Hong Kong strives to do the same with its MSW charging and voluntary waste separation but is beset by some teething problems. So what is stopping us from separating recyclables and paying for waste?

The MSW charging program has faced numerous roadblocks. It was slated for implementation in April, but in January, the government pushed it back to August because it was concerned the public did not sufficiently understand the program.

In April, a two-month pilot program for waste charging began in 14 locations to assess its effectiveness and see how well people understood the program. The pilot program saw limited adoption rates among residents, as some locations had compliance rates as low as 20 percent. Encouragingly, however, total compliance was observed among the public and institutional sectors.

Residents in pilot locations cited worries about extra cost burdens and inconvenience — concerns that have been a large part of the debate about MSW charging since its proposal. During the pilot program, some businesses also voiced worries that recycling requires extra manpower, and that the weak economy made it an inappropriate time to launch the program.

In late May, the government announced it would continue to improve the program but provided no date for its implementation. In the public’s perception, the program has been shelved indefinitely.

Limited public education is a critical problem but one that can be improved. The authorities can push ahead with a yearlong awareness campaign to better explain the program’s rationale and how it works. It is no small task to get Hong Kong’s community of over 7 million people to change their habits, but as other Asian cities have shown, it is doable.

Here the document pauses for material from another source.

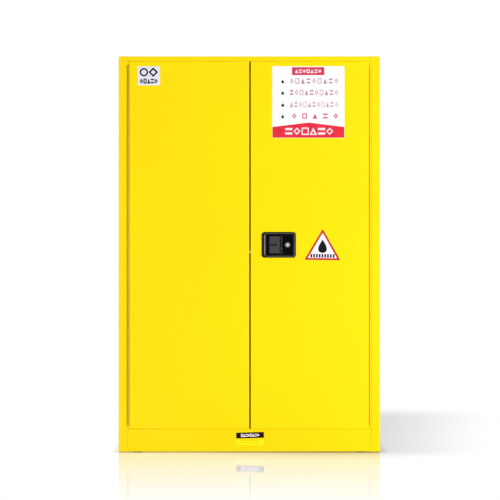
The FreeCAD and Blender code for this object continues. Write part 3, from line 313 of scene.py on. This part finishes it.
INK = {
    "red": label_vinyl("red_ink", (0.70, 0.020, 0.048), (0.78, 0.035, 0.06)),
    "dark_red": label_vinyl("dark_red_ink", (0.50, 0.022, 0.010), (0.58, 0.035, 0.012)),
    "white": label_vinyl("white_ink", (0.92, 0.80, 0.84), (0.90, 0.74, 0.80)),
    "crimson": label_vinyl("crimson_ink", (0.60, 0.035, 0.085), (0.66, 0.045, 0.10)),
    "mauve": label_vinyl("mauve_ink", (0.47, 0.20, 0.29), (0.54, 0.27, 0.36)),
    "grey": label_vinyl("pink_grey_ink", (0.56, 0.30, 0.40), (0.62, 0.38, 0.47)),
    "pink": label_vinyl("pink_ink", (0.58, 0.09, 0.19), (0.64, 0.14, 0.25)),
    "dark": label_vinyl("dark_ink", (0.008, 0.006, 0.013), (0.016, 0.014, 0.022), 0.05),
    "black": label_vinyl("black_ink", (0.0015, 0.0012, 0.0016), (0.003, 0.0025, 0.003), 0.02),
    "pale": label_vinyl("pale_outline_ink", (0.70, 0.70, 0.76), (0.76, 0.76, 0.80)),
    "lavender": label_vinyl("lavender_film", (0.74, 0.75, 0.84), (0.80, 0.78, 0.86)),
    "ochre": label_vinyl("ochre_ink", (0.78, 0.55, 0.002), (0.74, 0.52, 0.002)),
    "lemon": label_vinyl("lemon_film", (0.98, 0.86, 0.002), (0.98, 0.82, 0.002)),
}


# ---------------------------------------------------------------- mesh building
def smooth(piece, degrees=35):
    """Smooth shading, with edges sharper than the angle kept."""
    for polygon in piece.data.polygons:
        polygon.use_smooth = True
    piece.data.set_sharp_from_angle(angle=math.radians(degrees))


def add_piece(name, bm, material, body, replaced=()):
    """A finished mesh piece that rides on a body."""
    bmesh.ops.remove_doubles(bm, verts=bm.verts, dist=1e-7)
    bmesh.ops.recalc_face_normals(bm, faces=bm.faces)
    data = bpy.data.meshes.new(name)
    bm.to_mesh(data)
    bm.free()
    data.materials.append(material.data)
    piece = bpy.data.objects.new(name, data)
    bpy.context.scene.collection.objects.link(piece)
    smooth(piece)
    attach(piece, body)
    if replaced:
        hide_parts(*replaced)


def loop_strip(bm, first, second):
    """Quads between two closed rings of vertices."""
    count = len(first)
    for i in range(count):
        j = (i + 1) % count
        bm.faces.new((first[i], first[j], second[j], second[i]))


def turn_to(axis):
    """Rotation that takes +Z to the axis."""
    return Vector((0, 0, 1)).rotation_difference(Vector(axis)).to_matrix().to_4x4()


def hex_radius(across_flats, angle):
    """Distance to a hexagon's edge in the direction of the angle."""
    sector = (angle + math.pi / 6) % (math.pi / 3) - math.pi / 6
    return across_flats / 2 / math.cos(sector)


def add_ring(bm, matrix, height, segments, radius_at):
    """Ring of vertices round +Z, with a radius for each angle; sizes in mm."""
    ring = []
    for i in range(segments):
        angle = 2 * math.pi * i / segments
        radius = radius_at(angle)
        point = Vector((radius * math.cos(angle), radius * math.sin(angle), height)) * MM
        ring.append(bm.verts.new(matrix @ point))
    return ring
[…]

Another issue is the lack of waste-management infrastructure. A major complaint is that households don’t have anywhere to take their food waste, which forms about a third of Hong Kong’s daily 11,000 metric tons of MSW.

Currently, about 260 tons of food waste are collected daily, which is treated at O.Park1 on Lantau Island or sent to the Drainage Services Department for co-digestion with sewage.

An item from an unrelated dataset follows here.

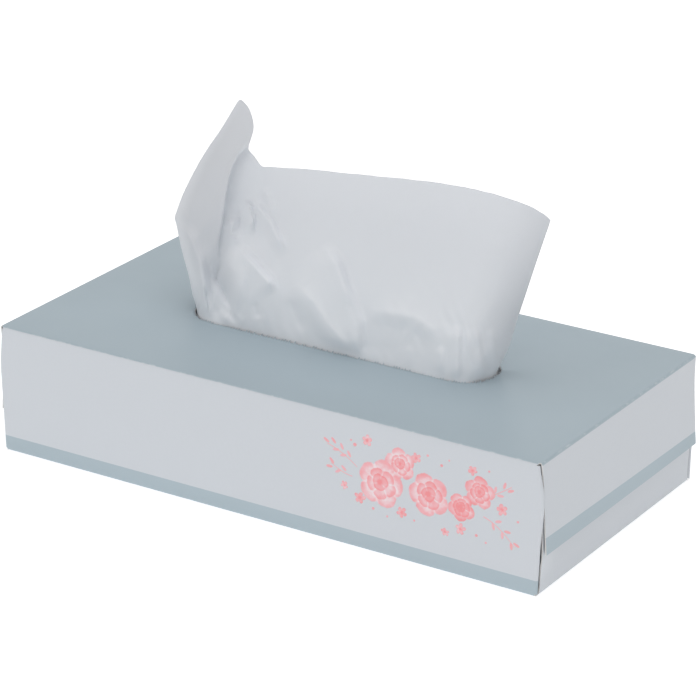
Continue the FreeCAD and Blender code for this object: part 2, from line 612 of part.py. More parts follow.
# The half of the sheet that still lies on the stack.
s = new_sketch(raised, "FootPlan", "XY_Plane", "Dims.board + Dims.rest_gap + Dims.stack_height")
fh, fd = dim("foot_half"), dim("foot_depth")
y0 = -12.3
ids = add_path(s, [("l", (-fh, y0), (fh, y0)), ("l", (fh, y0), (fh, fd)),
                   ("l", (fh, fd), (-fh, fd)), ("l", (-fh, fd), (-fh, y0))])
weld(s, ids)
settle(s, ids)
name_dim(s, Sketcher.Constraint("DistanceX", ids[0], 1, -1, 1, fh), "Dims.foot_half", "left")
name_dim(s, Sketcher.Constraint("DistanceX", -1, 1, ids[0], 2, fh), "Dims.foot_half", "right")
name_dim(s, Sketcher.Constraint("DistanceY", ids[0], 1, -1, 1, -y0), "12.3", "front")
name_dim(s, Sketcher.Constraint("DistanceY", -1, 1, ids[2], 1, fd), "Dims.foot_depth", "back")
foot = pad(raised, "Foot", s, "Dims.foot_thick")
doc.recompute()

# ----------------------------------------------------------------------------
# Checks and export
# ----------------------------------------------------------------------------
doc.recompute()
bad = []
for obj in doc.Objects:
    for flag in ("Invalid", "Error"):
        if flag in obj.State:
            bad.append((obj.Name, obj.State))
if bad:
    raise RuntimeError("failed objects: %s" % bad)

NODES = [carton, stack, raised]
for body in NODES:
    shape = body.Shape
    if shape.isNull() or not shape.isValid():
        raise RuntimeError(body.Label + " is null or not valid")
    if len(shape.Solids) != 1:
        raise RuntimeError("%s has %d solids" % (body.Label, len(shape.Solids)))

os.makedirs("parts", exist_ok=True)
for body in NODES:
    body.Shape.exportStep("parts/%s.step" % body.Label)
    b = body.Shape.BoundBox
    print("%-14s volume %.1f  box x %.2f..%.2f  y %.2f..%.2f  z %.2f..%.2f" % (
        body.Label, body.Shape.Volume, b.XMin, b.XMax, b.YMin, b.YMax, b.ZMin, b.ZMax))
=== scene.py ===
import math
import bpy
import bmesh
import numpy as np
from mathutils import Matrix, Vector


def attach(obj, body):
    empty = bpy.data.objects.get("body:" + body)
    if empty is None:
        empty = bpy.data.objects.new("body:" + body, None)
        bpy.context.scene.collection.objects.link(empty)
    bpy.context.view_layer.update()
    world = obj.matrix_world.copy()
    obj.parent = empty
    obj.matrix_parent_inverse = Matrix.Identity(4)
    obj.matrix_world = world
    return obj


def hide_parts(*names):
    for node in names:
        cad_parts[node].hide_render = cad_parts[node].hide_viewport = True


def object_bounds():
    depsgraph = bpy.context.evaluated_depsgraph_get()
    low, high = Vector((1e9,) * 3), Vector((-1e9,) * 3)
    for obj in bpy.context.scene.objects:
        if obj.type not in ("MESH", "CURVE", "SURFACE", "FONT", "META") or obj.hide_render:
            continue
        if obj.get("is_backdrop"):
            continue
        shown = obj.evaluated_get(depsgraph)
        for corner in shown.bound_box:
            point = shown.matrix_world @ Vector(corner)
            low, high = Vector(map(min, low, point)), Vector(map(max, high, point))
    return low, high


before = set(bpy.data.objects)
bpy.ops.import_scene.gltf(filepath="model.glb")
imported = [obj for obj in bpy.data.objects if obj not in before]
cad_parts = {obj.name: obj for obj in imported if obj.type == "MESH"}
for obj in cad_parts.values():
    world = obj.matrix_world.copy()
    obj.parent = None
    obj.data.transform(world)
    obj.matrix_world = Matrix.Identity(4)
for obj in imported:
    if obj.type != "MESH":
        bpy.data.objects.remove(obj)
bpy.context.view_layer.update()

MM = 0.001
scene = bpy.context.scene

# ---------------------------------------------------------------- dimensions
# Millimetres, the carton's own: they repeat the ones the frame was built with.
T = 0.45            # board
RO = 0.9            # outside radius of a fold
H = 50.0
L2 = 115.0
W2 = 57.75
GAP = 0.1
XA = L2 - RO        # the top panel ends here
XB = L2 - T - GAP - RO
Y_TAB = W2 - T - GAP
YB = Y_TAB - RO
SLOT_R = 13.0
SLOT_C = 64.5 - SLOT_R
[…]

The authorities have started to improve food waste collection, placing new purple food-waste bins in many housing estates and markets. Still, they must do better, especially because O.Park2 has a capacity of 300 tons per day and is set to open soon. Moreover, co-digestion capacity can also be increased.

Experience from overseas shows that approximately half of a city’s food waste can be collected — which, in Hong Kong’s case, would be about 1,500 tons per day. If we fill the capacities for O.Park1 and O.Park2 and the current capacity from co-digestion, Hong Kong will already be treating about 600 tons a day, half of the estimated food waste that can feasibly be collected.

The picture is clear: We must spend the next 12 months working hard on collecting food waste. This will make a dramatic difference to our MSW recycling as we continue to expand waste treatment infrastructure. This can occur alongside public education on separating recyclables into paper, plastic bottles, glass bottles, metal, and textiles.

Hong Kong is very close to being MSW-ready. In fact, professionals working in the waste sector have been getting ready since at least 2020, when authorities prepared legislation for waste charging, which was passed in the following year.

Building management associations have been issuing guidelines and holding forums for property managers. Cleaning and recycling companies have been getting their workforce ready, and major public institutions, such as airports and universities, as well as many markets, malls, and hotels, are also MSW-ready.

Hong Kong authorities have the choice to roll out the MSW program in phases on a nonpunitive trial basis, starting with MSW-ready places, while simultaneously addressing remaining challenges to implementation elsewhere.

Setting a date to roll out implementation — ideally by the end of 2025 — would ensure that action on waste management is taken soon. The program itself can be fine-tuned as it is expanded to all communities. After all, the best way for us to learn this new waste management method is by doing.

The author is an intern at the Hong Kong University of Science and Technology in 2024. She is a rising junior at Yale University majoring in environmental studies with a certificate in energy studies.

The views do not necessarily reflect those of China Daily.